When people talk about Puerto Rico today I see a lot of blame thrown around, but not a lot of real plans for rebuilding. All the charitable and corporate social responsibility plans are nice, but there need to be serious governmental efforts comparable to Operation Bootstrap to get things back on track. The current tax incentives for wealthy investors and entreprenerurs are a nice start, but they are insufficient. At this point in the waning decades of US dominance, we still feel secure enough to ignore Puerto Rico’s needs. We shouldn’t.

Cast your mind 50 years into the future, or maybe a 100. What if Puerto Rico has opted for independence, or it still exists in a more impoverished and resentful dependency? By 2100 it’s almost certain that countries like India and China will have reached or surpassed the US economically and militarily. Their businesses and navies will be looking for inroads into the Americas. Also, what if some country or group of countries in South America has emerged as a world power by then? The idea of Puerto Rico falling into the hands of any of these powers, or just aligning with them should be troubling to any patriotic US citizen. The best guard against these scenarios is a Puerto Rican populace that is happy and happy to be with the United States. The Pentagon is already asking for trillions of dollars to spend on playing at Great Power Competition. A big win in Puerto Rico will only cost a few tens of billions.

If it were up to me, Puerto Rico would become a state, but more along the Alaska model, where people get extra benefits for being there.
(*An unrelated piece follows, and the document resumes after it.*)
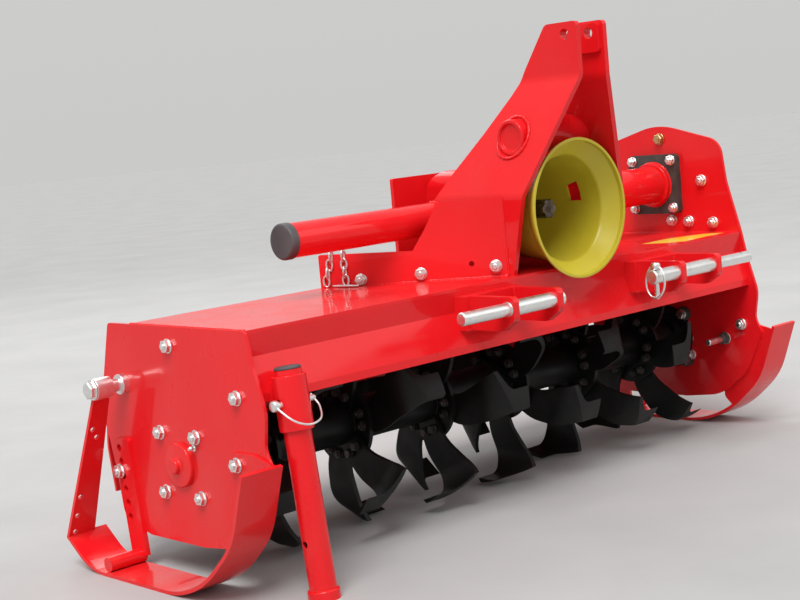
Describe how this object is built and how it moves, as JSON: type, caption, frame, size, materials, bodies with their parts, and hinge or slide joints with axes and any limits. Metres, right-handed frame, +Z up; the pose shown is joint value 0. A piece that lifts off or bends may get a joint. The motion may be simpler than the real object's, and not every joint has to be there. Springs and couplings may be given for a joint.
{
  "type": "rotary tiller",
  "caption": "Tractor-mounted rotary tiller with a side gear drive, curved tines on a cross rotor, skids, a parking stand and a hinged tailgate.",
  "frame": {"origin": "middle of the machine's box in plan, on the ground under the skid soles", "axes": "+X across the machine towards its gear case, +Y to the rear, away from the tractor, +Z up"},
  "size_m": [1.432, 0.579, 0.839],
  "materials": {
    "red_paint": "gloss",
    "zinc_plate": "zinc plated",
    "black_tine": "satin",
    "yellow_plastic": "satin",
    "dark_plastic": "matte",
    "shaft_steel": "oiled",
    "dark_paint": "matte"
  },
  "bodies": {
    "chassis": {"deck": "red_paint", "front_beam": "red_paint", "rear_panel": "red_paint", "gearbox_brace": "red_paint", "side_plate_left": "red_paint", "side_plate_right": "red_paint", "gear_case": "red_paint", "drive_flange": "dark_paint", "drive_tube": "red_paint", "gearbox": "red_paint", "stub_tube": "red_paint", "stub_cap": "dark_plastic", "pto_shield": "yellow_plastic", "mast_left": "red_paint", "mast_right": "red_paint", "mast_doubler_left": "red_paint", "mast_doubler_right": "red_paint", "mast_spacer": "red_paint", "hitch_bracket_left": "red_paint", "hitch_pin_left": "zinc_plate", "hitch_bracket_right": "red_paint", "hitch_pin_right": "zinc_plate", "skid_left": "red_paint", "skid_pin_left": "zinc_plate", "skid_strap_left": "red_paint", "skid_right": "red_paint", "skid_pin_right": "zinc_plate", "skid_strap_right": "red_paint", "stand_sleeve": "red_paint", "bearing_left": "black_tine", "bearing_right": "black_tine", "hub_cap": "red_paint", "hinge_rod": "zinc_plate"},
    "rotor": {"rotor": "black_tine"},
    "input_shaft": {"input_shaft": "shaft_steel"},
    "tailgate": {"tailgate": "red_paint"},
    "stand": {"stand_leg": "red_paint"}
  },
  "joints": [
    {"name": "rotor_spin", "type": "hinge", "parent": "chassis", "child": "rotor", "pos_m": [0, 0.0335, 0.186], "axis": [1, 0, 0], "continuous": true},
    {"name": "input_spin", "type": "hinge", "parent": "chassis", "child": "input_shaft", "pos_m": [0.105, 0.0335, 0.513], "axis": [0, 1, 0], "continuous": true},
    {"name": "tailgate_lift", "type": "hinge", "parent": "chassis", "child": "tailgate", "pos_m": [0, 0.2055, 0.362], "axis": [1, 0, 0], "range_deg": [0, 70]},
    {"name": "stand_slide", "type": "slide", "parent": "chassis", "child": "stand", "axis": [0, 0.0976, 0.9952], "range_m": [0, 0.215]}
  ],
  "couplings": [
    {"joint": "input_spin", "follows": "rotor_spin", "ratio": 2.57}
  ]
}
Who knows, It might be a good place to try out Andrew Yang’s Universal Basic Income stuff. In the coming centuries, I believe Puerto Rico will be much more strategically valuable than all of Alaska’s oil and gas. But it’s not up to me. It’s up to the Puerto Ricans. I don’t know what’s best for the island. But I do know that the United States has got to offer more for their loyalty than we are currently. US national security depends upon it.